Do you take pills? Probably most of us do. It seems as though almost all of us take some type of medicine. It may be prescription or OTC (over the counter).. Maybe it is just an aspirin for a headache. Arthritis may require you to take something a little stronger. Whatever types of meds you must take there are probably some side effects. Sometimes you may not even be aware that the medicine is affecting you adversely. Medicine that damages your hearing is called Ototoxic.
What type of meds may be ototoxic? Drugs that treat cancer, infections and also heart issues.
Not all prescriptions for these ailments are necessarily ototoxic... it depends upon the strength and also the duration that you are taking the medicine. It also will depend upon your own genetics. What affects some may not impact others. Specifically the list includes but not limited too: Cancer drugs.. cyclophosphamide, cisplatin and bleomycin. Anti-inflammatory meds: Naproxen and ibuprofen. Diuretics often given to combat high blood pressure and other heart issues include furosemide or bumetanide. Antibiotics including: gentamicin, streptomycin, and neomycin. Aspirin can also become ototoxic but usually only if taken in large doses over a longer period of time.
How do you know if the medicines that you are taking is harming your hearing? Usually one of the first signs or symptom is ringing in your ears. They damage your sensory cells that are used for proper hearing and balance. You may also become unsteady on your feet. Your balance comes from your inner ear so ototoxic meds may cause you to feel a little wobbly. If you are taking new meds and you notice a balance issue, be patient, it usually will correct itself as your body gets used to it. If it continues then talk to your doctor about an alternative.
So what do we do? How do we take the meds we need to battle the things that attack our health and still preserve our hearing and ward off that awful ringing? First of all, discuss ALL medicines, pills, vitamins, and herbals that you are taking. The combination of different pills may also cause an ototoxic reaction. Reach out to your hearing health care professional and get a thorough hearing evaluation. If you have tinnitus (ringing or head noises) it can be tested and the intensity and frequency can be determined and therefore we can monitor it. If you take meds; and ringing or balance issues develop then speak to your physician about an alternative... if there is one. You may not have an alternative medicine that will be effective. (Such as with Cancer Therapy). At that point the best thing to do is to monitor your hearing, balance and tinnitus and combat those issues with your hearing health care provider.

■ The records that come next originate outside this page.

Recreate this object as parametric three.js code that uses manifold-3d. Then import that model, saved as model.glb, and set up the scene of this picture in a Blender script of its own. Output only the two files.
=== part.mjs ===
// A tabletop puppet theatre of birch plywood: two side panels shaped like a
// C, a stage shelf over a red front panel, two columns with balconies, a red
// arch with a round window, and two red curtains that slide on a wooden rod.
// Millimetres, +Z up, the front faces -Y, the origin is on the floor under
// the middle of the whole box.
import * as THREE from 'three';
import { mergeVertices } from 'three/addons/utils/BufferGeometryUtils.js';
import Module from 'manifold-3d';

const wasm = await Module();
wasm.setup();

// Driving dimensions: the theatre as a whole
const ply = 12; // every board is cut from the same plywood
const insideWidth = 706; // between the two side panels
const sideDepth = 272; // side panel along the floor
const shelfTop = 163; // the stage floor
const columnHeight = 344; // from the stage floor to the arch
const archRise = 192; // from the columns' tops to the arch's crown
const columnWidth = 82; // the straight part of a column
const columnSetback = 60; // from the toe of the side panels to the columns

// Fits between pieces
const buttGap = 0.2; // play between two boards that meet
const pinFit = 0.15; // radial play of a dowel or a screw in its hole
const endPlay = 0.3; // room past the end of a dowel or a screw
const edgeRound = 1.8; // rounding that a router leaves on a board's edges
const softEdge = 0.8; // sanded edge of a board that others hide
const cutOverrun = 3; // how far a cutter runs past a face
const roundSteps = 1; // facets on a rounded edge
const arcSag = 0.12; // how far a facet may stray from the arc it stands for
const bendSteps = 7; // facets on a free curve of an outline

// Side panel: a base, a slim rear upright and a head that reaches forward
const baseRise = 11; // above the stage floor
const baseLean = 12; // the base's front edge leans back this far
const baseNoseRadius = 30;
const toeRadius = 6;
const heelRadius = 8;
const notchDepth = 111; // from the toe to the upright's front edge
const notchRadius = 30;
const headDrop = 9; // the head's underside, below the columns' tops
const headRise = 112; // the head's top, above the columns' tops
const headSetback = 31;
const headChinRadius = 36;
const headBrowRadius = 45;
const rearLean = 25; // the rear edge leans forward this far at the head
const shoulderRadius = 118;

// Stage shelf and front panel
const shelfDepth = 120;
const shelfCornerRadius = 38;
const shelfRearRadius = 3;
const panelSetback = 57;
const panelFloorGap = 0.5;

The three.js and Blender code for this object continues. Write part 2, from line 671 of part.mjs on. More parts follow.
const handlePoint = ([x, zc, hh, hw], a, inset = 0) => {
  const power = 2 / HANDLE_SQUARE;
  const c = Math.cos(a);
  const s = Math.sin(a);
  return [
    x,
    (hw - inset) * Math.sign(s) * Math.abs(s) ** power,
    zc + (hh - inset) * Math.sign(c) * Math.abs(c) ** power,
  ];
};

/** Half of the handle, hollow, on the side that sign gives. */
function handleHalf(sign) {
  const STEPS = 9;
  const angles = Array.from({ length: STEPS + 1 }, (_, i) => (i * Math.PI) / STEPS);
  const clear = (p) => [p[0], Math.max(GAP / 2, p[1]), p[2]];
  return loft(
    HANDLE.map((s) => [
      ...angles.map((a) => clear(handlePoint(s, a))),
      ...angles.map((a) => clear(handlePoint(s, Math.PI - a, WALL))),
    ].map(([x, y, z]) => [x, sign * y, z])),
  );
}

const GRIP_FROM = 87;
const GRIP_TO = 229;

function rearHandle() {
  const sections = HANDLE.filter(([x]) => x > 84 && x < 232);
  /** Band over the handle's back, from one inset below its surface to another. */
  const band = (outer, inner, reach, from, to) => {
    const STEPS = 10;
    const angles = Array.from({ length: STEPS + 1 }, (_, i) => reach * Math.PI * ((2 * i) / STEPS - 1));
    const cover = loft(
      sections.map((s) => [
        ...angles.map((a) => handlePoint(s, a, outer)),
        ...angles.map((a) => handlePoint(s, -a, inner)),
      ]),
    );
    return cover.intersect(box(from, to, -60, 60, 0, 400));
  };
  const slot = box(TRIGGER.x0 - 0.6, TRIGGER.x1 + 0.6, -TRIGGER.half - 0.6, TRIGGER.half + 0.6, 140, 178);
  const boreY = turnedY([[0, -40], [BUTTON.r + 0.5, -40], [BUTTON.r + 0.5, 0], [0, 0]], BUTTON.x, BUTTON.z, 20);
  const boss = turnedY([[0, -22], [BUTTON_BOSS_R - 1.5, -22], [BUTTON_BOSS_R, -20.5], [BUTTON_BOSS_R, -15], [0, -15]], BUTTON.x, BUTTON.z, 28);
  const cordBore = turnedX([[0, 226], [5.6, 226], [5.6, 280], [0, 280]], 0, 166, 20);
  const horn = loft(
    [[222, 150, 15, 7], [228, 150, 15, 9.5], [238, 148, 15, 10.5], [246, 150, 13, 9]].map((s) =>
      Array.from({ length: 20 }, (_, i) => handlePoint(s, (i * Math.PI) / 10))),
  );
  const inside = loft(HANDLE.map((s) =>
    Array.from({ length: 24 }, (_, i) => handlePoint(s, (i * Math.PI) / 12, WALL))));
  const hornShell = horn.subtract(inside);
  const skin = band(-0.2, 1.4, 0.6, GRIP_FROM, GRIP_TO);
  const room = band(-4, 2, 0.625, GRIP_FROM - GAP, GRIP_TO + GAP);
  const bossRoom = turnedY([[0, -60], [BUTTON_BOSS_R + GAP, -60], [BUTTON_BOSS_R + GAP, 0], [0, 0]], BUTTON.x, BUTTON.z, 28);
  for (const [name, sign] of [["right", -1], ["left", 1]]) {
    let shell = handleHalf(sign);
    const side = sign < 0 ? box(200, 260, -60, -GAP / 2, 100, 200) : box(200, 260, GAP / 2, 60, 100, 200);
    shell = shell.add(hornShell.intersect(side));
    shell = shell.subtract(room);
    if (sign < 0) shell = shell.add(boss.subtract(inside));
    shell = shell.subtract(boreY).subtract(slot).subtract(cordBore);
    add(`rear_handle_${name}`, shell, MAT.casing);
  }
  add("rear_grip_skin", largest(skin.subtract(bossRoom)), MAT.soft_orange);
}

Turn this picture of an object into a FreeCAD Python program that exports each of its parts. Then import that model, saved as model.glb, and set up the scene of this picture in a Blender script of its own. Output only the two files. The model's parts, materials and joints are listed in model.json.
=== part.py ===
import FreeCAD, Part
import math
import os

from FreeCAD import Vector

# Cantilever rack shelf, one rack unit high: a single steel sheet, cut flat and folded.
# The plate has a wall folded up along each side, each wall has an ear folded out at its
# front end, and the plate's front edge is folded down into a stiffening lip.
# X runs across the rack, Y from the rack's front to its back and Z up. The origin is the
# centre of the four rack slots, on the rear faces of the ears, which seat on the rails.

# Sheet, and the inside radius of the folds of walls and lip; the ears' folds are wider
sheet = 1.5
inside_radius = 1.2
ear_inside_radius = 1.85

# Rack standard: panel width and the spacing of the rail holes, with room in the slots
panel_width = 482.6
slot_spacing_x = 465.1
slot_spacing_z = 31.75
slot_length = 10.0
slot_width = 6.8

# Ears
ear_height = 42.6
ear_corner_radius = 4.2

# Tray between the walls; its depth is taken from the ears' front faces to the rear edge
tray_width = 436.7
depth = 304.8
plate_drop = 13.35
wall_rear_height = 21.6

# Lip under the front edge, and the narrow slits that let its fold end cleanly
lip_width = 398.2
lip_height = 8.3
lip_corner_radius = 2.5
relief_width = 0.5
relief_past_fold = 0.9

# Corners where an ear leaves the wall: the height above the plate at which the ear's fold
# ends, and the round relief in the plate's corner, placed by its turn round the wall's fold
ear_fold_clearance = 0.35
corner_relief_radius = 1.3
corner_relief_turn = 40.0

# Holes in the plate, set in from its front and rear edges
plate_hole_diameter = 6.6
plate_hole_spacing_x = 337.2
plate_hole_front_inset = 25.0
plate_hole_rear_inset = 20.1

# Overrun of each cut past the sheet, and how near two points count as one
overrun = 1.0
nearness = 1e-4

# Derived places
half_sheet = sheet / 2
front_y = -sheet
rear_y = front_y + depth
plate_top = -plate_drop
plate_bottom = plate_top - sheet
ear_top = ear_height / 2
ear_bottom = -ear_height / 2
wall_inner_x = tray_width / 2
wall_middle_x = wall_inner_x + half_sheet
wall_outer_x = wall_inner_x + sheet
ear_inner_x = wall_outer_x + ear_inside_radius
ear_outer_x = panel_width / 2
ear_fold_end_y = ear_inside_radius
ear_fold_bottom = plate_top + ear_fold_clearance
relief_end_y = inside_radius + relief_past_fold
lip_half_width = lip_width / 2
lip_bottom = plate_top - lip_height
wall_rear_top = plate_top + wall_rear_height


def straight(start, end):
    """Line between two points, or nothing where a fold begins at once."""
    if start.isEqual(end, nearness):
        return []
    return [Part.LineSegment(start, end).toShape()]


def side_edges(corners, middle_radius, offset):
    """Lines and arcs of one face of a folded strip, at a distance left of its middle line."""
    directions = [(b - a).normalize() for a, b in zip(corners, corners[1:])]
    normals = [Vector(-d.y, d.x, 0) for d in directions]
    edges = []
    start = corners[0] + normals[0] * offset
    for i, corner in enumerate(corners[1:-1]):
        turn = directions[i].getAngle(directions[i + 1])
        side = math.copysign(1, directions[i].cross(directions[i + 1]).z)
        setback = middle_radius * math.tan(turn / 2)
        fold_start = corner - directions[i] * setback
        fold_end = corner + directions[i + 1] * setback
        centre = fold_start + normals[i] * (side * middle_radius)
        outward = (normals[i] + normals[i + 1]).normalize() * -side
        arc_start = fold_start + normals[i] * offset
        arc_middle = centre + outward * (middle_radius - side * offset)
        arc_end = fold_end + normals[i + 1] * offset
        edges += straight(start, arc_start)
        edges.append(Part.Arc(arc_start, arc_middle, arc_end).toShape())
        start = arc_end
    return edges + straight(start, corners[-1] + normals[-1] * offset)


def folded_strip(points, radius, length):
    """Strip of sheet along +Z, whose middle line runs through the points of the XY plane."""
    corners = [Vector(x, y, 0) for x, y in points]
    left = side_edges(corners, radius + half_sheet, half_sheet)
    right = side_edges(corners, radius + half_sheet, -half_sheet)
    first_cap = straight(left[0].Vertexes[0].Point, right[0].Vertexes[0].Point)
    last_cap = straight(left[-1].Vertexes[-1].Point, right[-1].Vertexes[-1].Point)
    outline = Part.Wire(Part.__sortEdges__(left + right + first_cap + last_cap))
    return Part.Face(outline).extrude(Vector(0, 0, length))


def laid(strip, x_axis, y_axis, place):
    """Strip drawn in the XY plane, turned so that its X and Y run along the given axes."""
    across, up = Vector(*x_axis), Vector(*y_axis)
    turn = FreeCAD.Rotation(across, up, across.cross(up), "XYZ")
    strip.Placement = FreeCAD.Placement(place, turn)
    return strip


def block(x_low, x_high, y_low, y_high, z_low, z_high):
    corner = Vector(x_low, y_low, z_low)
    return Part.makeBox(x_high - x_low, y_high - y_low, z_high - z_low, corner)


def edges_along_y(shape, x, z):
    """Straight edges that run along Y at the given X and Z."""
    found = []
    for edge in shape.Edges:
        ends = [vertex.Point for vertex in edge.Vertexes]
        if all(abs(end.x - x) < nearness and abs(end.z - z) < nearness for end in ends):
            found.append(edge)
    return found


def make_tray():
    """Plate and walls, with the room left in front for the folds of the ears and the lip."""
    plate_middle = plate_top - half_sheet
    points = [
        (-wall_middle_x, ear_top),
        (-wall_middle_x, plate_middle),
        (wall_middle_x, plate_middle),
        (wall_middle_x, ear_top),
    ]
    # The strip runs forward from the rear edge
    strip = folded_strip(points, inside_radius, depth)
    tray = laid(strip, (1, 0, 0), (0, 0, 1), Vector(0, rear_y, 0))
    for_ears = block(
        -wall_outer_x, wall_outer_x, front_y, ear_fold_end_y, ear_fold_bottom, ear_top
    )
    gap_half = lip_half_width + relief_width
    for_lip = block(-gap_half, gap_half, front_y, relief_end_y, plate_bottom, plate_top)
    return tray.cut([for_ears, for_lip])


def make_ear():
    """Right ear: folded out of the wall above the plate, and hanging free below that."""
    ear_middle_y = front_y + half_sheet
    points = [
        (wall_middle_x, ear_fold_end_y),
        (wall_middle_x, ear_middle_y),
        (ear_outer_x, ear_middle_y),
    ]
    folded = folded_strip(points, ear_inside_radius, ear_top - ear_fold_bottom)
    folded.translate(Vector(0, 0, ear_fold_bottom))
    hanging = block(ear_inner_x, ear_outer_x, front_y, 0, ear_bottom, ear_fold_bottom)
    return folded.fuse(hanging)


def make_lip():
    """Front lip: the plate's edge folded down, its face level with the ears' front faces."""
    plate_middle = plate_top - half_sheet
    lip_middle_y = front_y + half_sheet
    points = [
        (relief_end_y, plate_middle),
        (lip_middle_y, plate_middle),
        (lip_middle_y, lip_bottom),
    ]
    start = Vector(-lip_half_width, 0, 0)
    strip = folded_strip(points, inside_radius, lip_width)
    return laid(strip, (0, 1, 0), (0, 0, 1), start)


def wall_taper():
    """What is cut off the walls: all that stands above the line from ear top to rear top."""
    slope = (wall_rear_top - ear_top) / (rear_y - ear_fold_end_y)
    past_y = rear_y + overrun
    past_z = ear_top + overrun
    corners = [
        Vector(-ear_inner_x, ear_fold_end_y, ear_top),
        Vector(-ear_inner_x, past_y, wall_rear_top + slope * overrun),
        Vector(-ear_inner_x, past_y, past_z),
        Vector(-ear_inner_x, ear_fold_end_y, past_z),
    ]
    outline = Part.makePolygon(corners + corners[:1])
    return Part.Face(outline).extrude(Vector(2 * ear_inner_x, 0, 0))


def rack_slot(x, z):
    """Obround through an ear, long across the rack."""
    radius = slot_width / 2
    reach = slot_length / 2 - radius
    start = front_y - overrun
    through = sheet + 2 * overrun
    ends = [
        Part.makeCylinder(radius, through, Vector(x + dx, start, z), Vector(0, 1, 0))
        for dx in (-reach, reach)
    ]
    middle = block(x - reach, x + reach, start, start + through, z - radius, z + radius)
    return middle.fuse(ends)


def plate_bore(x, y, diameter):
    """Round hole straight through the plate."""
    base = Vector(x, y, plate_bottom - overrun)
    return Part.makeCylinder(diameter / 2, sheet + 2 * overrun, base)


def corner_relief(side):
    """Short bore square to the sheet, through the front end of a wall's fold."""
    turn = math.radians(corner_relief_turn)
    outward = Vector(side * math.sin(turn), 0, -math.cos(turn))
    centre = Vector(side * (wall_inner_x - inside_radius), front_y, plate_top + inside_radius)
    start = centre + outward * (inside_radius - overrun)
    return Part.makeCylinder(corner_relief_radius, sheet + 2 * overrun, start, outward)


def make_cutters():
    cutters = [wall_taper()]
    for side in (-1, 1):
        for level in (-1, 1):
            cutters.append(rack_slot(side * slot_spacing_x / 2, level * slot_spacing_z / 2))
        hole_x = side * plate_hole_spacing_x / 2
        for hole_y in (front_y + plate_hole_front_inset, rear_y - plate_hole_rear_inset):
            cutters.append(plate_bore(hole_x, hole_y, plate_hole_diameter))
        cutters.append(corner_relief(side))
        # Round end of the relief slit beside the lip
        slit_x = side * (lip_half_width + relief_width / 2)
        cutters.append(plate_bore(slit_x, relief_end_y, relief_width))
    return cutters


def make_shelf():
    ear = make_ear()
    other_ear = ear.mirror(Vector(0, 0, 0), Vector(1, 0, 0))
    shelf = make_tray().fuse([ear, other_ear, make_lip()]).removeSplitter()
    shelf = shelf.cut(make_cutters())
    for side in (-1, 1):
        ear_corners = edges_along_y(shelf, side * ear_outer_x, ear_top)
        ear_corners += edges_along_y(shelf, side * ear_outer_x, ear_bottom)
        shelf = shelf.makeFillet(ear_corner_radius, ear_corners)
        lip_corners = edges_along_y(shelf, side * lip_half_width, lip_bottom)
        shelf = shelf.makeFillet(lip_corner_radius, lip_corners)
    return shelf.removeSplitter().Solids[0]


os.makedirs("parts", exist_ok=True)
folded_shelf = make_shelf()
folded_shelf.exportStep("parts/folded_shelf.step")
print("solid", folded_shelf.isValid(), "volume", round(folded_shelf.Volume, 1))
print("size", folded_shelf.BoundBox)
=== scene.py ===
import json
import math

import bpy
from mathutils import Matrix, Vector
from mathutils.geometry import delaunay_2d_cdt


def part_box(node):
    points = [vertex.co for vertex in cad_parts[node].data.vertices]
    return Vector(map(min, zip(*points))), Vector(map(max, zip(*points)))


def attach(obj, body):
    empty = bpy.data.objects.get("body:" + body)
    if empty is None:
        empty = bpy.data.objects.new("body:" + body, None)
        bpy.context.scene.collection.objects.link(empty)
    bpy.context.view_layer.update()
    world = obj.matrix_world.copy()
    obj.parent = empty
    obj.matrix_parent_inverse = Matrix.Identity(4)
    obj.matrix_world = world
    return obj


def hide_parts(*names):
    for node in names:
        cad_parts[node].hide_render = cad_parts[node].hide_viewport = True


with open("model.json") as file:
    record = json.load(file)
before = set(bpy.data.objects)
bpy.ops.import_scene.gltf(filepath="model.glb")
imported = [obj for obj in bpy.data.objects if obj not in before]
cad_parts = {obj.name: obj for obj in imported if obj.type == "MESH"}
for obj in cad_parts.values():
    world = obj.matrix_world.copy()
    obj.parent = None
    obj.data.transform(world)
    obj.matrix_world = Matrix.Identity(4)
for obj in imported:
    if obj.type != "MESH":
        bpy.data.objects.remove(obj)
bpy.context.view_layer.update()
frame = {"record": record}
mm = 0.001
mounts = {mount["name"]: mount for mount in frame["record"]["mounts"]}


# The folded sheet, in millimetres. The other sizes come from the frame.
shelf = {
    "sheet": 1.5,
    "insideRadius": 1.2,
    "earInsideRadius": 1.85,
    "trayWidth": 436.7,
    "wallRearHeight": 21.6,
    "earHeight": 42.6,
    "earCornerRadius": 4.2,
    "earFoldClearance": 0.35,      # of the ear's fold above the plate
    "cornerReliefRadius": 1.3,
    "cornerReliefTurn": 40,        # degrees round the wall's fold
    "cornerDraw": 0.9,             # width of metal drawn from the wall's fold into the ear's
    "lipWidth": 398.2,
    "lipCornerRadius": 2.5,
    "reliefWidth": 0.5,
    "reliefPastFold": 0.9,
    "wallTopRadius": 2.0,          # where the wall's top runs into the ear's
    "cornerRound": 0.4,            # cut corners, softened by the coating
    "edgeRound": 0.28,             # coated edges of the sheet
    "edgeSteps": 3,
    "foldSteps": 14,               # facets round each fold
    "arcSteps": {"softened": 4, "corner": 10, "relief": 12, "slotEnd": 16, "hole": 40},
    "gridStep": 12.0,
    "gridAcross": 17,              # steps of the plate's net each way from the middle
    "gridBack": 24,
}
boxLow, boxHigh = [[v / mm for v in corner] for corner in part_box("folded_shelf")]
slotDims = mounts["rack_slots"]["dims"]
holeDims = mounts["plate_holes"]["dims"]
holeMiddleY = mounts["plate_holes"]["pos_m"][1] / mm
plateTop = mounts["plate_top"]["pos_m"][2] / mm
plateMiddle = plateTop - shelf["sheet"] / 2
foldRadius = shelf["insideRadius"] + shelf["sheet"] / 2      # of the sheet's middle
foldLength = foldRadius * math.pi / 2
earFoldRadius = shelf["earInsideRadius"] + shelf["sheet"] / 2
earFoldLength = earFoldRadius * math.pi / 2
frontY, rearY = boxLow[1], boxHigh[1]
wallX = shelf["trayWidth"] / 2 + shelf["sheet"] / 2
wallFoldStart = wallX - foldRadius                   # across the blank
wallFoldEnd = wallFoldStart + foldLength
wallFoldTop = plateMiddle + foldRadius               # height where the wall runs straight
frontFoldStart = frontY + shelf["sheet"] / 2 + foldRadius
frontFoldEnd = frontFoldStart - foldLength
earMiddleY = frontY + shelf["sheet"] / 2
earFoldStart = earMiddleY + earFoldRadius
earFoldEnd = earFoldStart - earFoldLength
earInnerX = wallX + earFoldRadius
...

Sometimes the hearing damage; tinnitus and balance issues will reverse when you stop taking the medicine. Sometimes the damage will be permanent. If you seek guidance from your hearing health care provider they can monitor your hearing and help to determine if the meds that you are taking are causing a problem. Your hearing health care provider can work with your physician to try and minimize damage to your hearing before it happens.
Remember, just because there are a ton of side effects listed for your prescription; it doesn’t mean that you are going to get them. Just a heads up. Talk to your doctor about the side effects of your meds concerning your hearing. If you are over the age of 50 you should have a complete hearing evaluation. If you are not 50 yet but taking any of the previously listed meds then it is advised that you also get a thorough hearing evaluation complete with tinnitus testing to offset possible hearing damage. To Hear Better Is To Live Better.